I don't know how to break it to him any other way, so I'll just blurt it out: Sultans of Swing sucks. Hoover-quality suck. Outer Space with a pinhole in your capsule suck. Weapons-grade suck. Donkey balls. It's -- not good. But there is no way Bird Dog has ever heard that said. Sultans of Swing is one of those hoary old standards like Stairway to Heaven or Green Grass and High Tides or Freebird or Bohemian Rhapsody. The devotees of such tedious anthems never even consider that their love for them should admit the alloy of time and place, and consider that others who weren't listening to it on their eight track with a girl in a tube top in the front seat of a bitchin' Camaro when it first came out might not share their high opinion of it. It's Pauline Kael rock. No one I know doesn't like it.
It was my business for a long time to tell people that approached the bandstand that their favorite song was of absolutely no interest to everyone else in the room, and we weren't going to play it. It's a delicate thing to tell people that the song that contains both the name of their illegitimate children and their pit bulls, and whose album cover is featured on both a tattoo on their chest and painted on the side of their van, isn't very entertaining. Such information upsets people, like going to the monkey house at the zoo and throwing your poo at the apes. Those monkeys stop in their tracks and stare at you, I'm telling you.

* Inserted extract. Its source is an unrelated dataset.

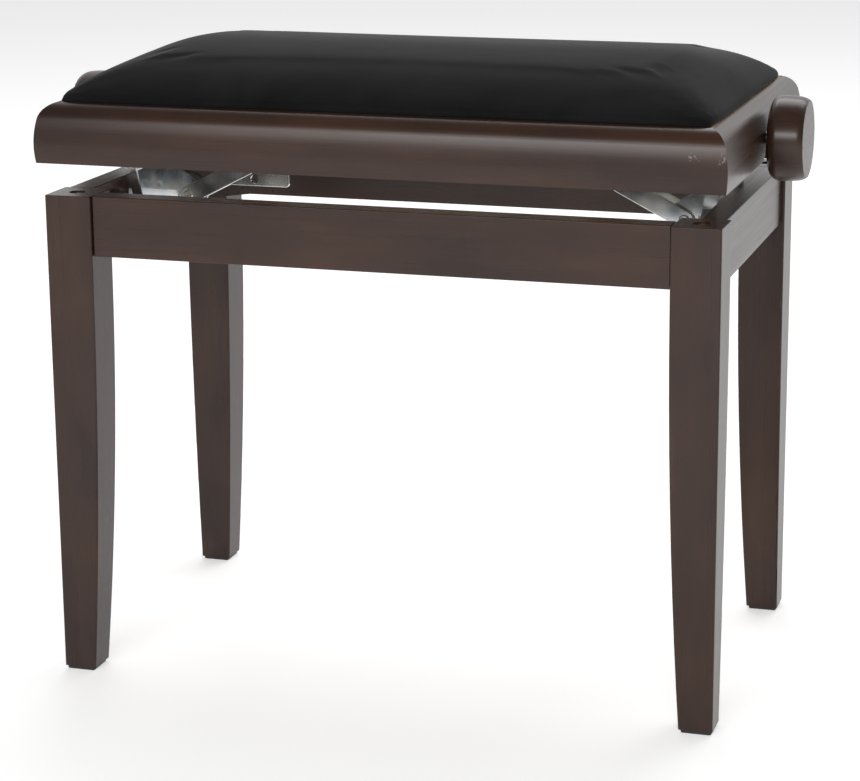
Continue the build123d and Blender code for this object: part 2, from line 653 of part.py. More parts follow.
tab_x = TAB_OUTER + TAB_LENGTH / 2
tab_z = TAB_BOTTOM + TAB_WIDTH / 2
with BuildPart() as tab:
    with BuildSketch(side_plane(-ARM_INSIDE + TAB_STEP)):
        with Locations((tab_x, tab_z)):
            RectangleRounded(TAB_LENGTH, TAB_WIDTH, TAB_CORNER)
    extrude(amount=ARM_OUTSIDE - ARM_INSIDE)
    fillet(tab.edges().group_by(Axis.Y)[0] + tab.edges().group_by(Axis.Y)[-1], PLATE_EDGE)
    add(make_holes(TAB_HOLE_RADIUS, [TAB_HOLE]), mode=Mode.SUBTRACT)

for name, end in ENDS.items():
    with BuildPart() as nut_blank:
        with Locations((nut_x, 0, SPINDLE_HEIGHT)):
            Box(NUT_LENGTH, 2 * NUT_HALF_WIDTH, NUT_HEIGHT)
        chamfer(nut_blank.edges().filter_by(Axis.Y), 2.0)
        with BuildSketch(along_x(nut_x - NUT_LENGTH, 0, SPINDLE_HEIGHT, 1)):
            Circle(SPINDLE_DIAMETER / 2 + RUNNING_FIT)
        extrude(amount=2 * NUT_LENGTH, mode=Mode.SUBTRACT)
    with BuildPart() as nut:
        mirrored_to(nut_blank.part.mirror(Plane.YZ), end, -1)
    save(nut, f"{name}_nut")

    for side_name, side in SIDES.items():
        with BuildPart() as arm_blank:
            add(make_bar(base_pivot, nut_pivot, ARM_WIDTH, side * ARM_INSIDE, side * ARM_OUTSIDE))
            if end < 0 and side < 0:
                add(tab.part)
            add(make_holes(PIVOT_PIN / 2, [base_pivot, nut_pivot]), mode=Mode.SUBTRACT)
        with BuildPart() as arm:
            mirrored_to(arm_blank.part.mirror(Plane.YZ), end, -1)
        save(arm, f"{name}_{side_name}_arm")

        with BuildPart() as link_blank:
            add(make_bar(link_pivot, middle_pivot, LINK_WIDTH, side * LINK_INSIDE, side * LINK_OUTSIDE))
            add(make_holes(PIVOT_PIN / 2, [link_pivot, middle_pivot]), mode=Mode.SUBTRACT)
        with BuildPart() as link:
            mirrored_to(link_blank.part.mirror(Plane.YZ), end, -1)
        save(link, f"{name}_{side_name}_link")

    with BuildPart() as arm_pins_blank:
        for side in SIDES.values():
            add(make_rivet(*base_pivot, side * ARM_OUTSIDE, 0))
            add(make_rivet(*nut_pivot, side * ARM_OUTSIDE, side * ARM_INSIDE))
    with BuildPart() as arm_pins:
        mirrored_to(arm_pins_blank.part.mirror(Plane.YZ), end, -1)
    save(arm_pins, f"{name}_arm_pins")

    with BuildPart() as link_pins_blank:
        for side in SIDES.values():
            add(make_rivet(*link_pivot, side * LINK_OUTSIDE, side * ARM_INSIDE))
            add(make_rivet(*middle_pivot, side * LINK_OUTSIDE, side * LINK_INSIDE))
    with BuildPart() as link_pins:
        mirrored_to(link_pins_blank.part.mirror(Plane.YZ), end, -1)
    save(link_pins, f"{name}_link_pins")
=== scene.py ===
# %% [markdown]
# # An adjustable piano bench
# The bench is a stained beech frame on four tapered legs. Its seat rides up and down on a threaded
# spindle that pushes two pairs of steel arms. The wood and the steel parts come ready made from the
# CAD frame, in metres. This lesson dresses them: it gives every part the finish that it has in a
# workshop, and makes the pieces that CAD leaves plain, which are the velvet pad and the thread of the
# spindle.

import json
import math

import bmesh
import bpy
import numpy as np
from mathutils import Matrix, Vector


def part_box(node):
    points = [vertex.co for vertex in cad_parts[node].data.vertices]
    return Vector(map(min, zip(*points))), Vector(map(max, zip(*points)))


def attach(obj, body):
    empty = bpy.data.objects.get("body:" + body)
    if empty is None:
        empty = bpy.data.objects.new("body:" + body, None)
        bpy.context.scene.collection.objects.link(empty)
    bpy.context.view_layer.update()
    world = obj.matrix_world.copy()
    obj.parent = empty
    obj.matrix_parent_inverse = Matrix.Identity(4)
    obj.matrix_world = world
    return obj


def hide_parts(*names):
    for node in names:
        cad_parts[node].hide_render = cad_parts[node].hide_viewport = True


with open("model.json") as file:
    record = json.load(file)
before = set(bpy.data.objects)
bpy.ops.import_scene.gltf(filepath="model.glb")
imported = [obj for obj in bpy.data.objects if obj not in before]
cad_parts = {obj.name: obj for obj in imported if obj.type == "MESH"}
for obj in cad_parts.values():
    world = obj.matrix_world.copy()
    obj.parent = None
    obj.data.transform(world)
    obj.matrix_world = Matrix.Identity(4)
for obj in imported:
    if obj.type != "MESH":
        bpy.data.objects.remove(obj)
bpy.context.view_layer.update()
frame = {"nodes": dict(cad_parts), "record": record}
MM = 0.001

# %% [markdown]
# ## Small helpers
# Colours are picked as sRGB hex values, as on a paint card, but Blender's shaders count in linear
# light, so one function converts them. A second function adds a shader node with its settings and
# its links in one line, which keeps each material as short as its description. A third turns arrays
# of points and faces into a mesh, because every new shape here is worked out with numpy.


# %% Helper: paint-card colour to linear light
def linear(hex_colour):
    """sRGB hex to linear RGBA: the piecewise sRGB curve, undone channel by channel."""
    srgb = np.array([int(hex_colour[i:i + 2], 16) for i in (1, 3, 5)]) / 255
    light = np.where(srgb <= 0.04045, srgb / 12.92, ((srgb + 0.055) / 1.055) ** 2.4)
    return (*light.tolist(), 1.0)


# %% Helper: add one node, with its settings and its links
def add(tree, kind, inputs=None, **settings):
    """Add a node. An input is given as a value, or as another node's output socket to link from."""
    node = tree.nodes.new(kind)
    for name, value in settings.items():
        setattr(node, name, value)
    for socket, value in (inputs or {}).items():
        if isinstance(value, bpy.types.NodeSocket):
            tree.links.new(value, node.inputs[socket])
        else:
            node.inputs[socket].default_value = value
    return node


# %% Helper: a new material with its constant values on the shader itself
def new_material(name, **constants):
    """Principled material. Keyword names are socket names with _ for a space."""
    material = bpy.data.materials.new(name)
    material.use_nodes = True
    shader = material.node_tree.nodes["Principled BSDF"]
    for socket, value in constants.items():
        shader.inputs[socket.replace("_", " ")].default_value = value
    return material, material.node_tree, shader


# %% Helper: arrays to a mesh object
def make_piece(name, points, faces, material, smooth=True):
    """Mesh object at the origin whose vertices are the rows of points."""
    mesh = bpy.data.meshes.new(name)
    mesh.from_pydata(np.asarray(points).reshape(-1, 3).tolist(), [], [list(f) for f in faces])
    mesh.polygons.foreach_set("use_smooth", [smooth] * len(mesh.polygons))
    mesh.materials.append(material)
    mesh.update()
    piece = bpy.data.objects.new(name, mesh)
    bpy.context.scene.collection.objects.link(piece)
    return piece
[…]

Don't ask me how I know that.
But I know music. I didn't even have to ask my son to know what he'd say to the suggestion. I did ask, though, and he gave me a look of surprise and fear and disgust, one that said without words, "Dad, why are you flinging poo at me?" To a kid two decades into this century, Dire Straits is like a Stallone movie starring Richard Simmons. If Eric Clapton was a hairdresser, that's what he'd sound like.
Now, back when I was luxuriant of hair and bereft of fixed opinions about music, teachers tried to sell me some of theirs. I distinctly remember eighth grade. It was the first year I spent in public school. None of the other students could read or write or add or subtract, and thought the Ottoman Empire was a furniture store. They were fertile ground for any sort of bosh. Me, I was skeptical. My older brother was a musician with very good taste, and I got used to hearing good music, well played.
I had a music class. They call such classes "music appreciation," because in their hearts the faculty knows they're incapable of teaching children to play musical instruments or sing and dance, so they sort of shrug and tell the parents, "We meant to do that," and baste the students with their ill-founded opinions instead. I remember Mr. Sacco like it was yesterday.
He affected a style approximating Englebert Humperdinck, gone to seed. He had Civil War sideburns and high-water bell-bottom pants with garish socks and round-heeled shoes that looked like they were designed by some unholy agglomeration of Florsheim and Cardinal Richelieu. We slumped in our chairs, while he waved one --just one-- 45 record in the air, intoning,"This is the greatest record ever made," and meant it. He put it on, and played it over, and over, and over again. He'd stop it now and then at odd intervals by yanking the needle up to pontificate on some minor point of interest he found in the noise, a signpost to the entrance of entertainment nirvana that only men like him, attuned to such things, could discern, and then he'd slam it back down and the sound would wash over us again from the tinny speaker in the ancient record player he used.
He did this for weeks on end. He played that record for us a hundred times, maybe more, and never once looked at any face in the small crowd arrayed around him for a glimmer of approbation. It was the greatest song ever written, and that was that. There was no gainsaying it, and no opportunity to gainsay it, either. He'd wave his arms in the air like a conductor with palsy and hum along, and sing tunelessly along with it, and generally stop just incrementally short of soiling the front of his polyester pants with the whole thing every time he heard it. He never played another record that I can recall, and the only test I can remember simply asked a series of arcane permutations of the same question: Why this recording was the ne plus ultra of organized noise.
The song was Crimson and Clover, by Tommy James and the Shondells.
And so I must ask the question. It has been troubling me this morning. I must blurt it out, and exorcise it. Bird Dog, why do you want my son to play Crimson and Clover? You don't even have sideburns.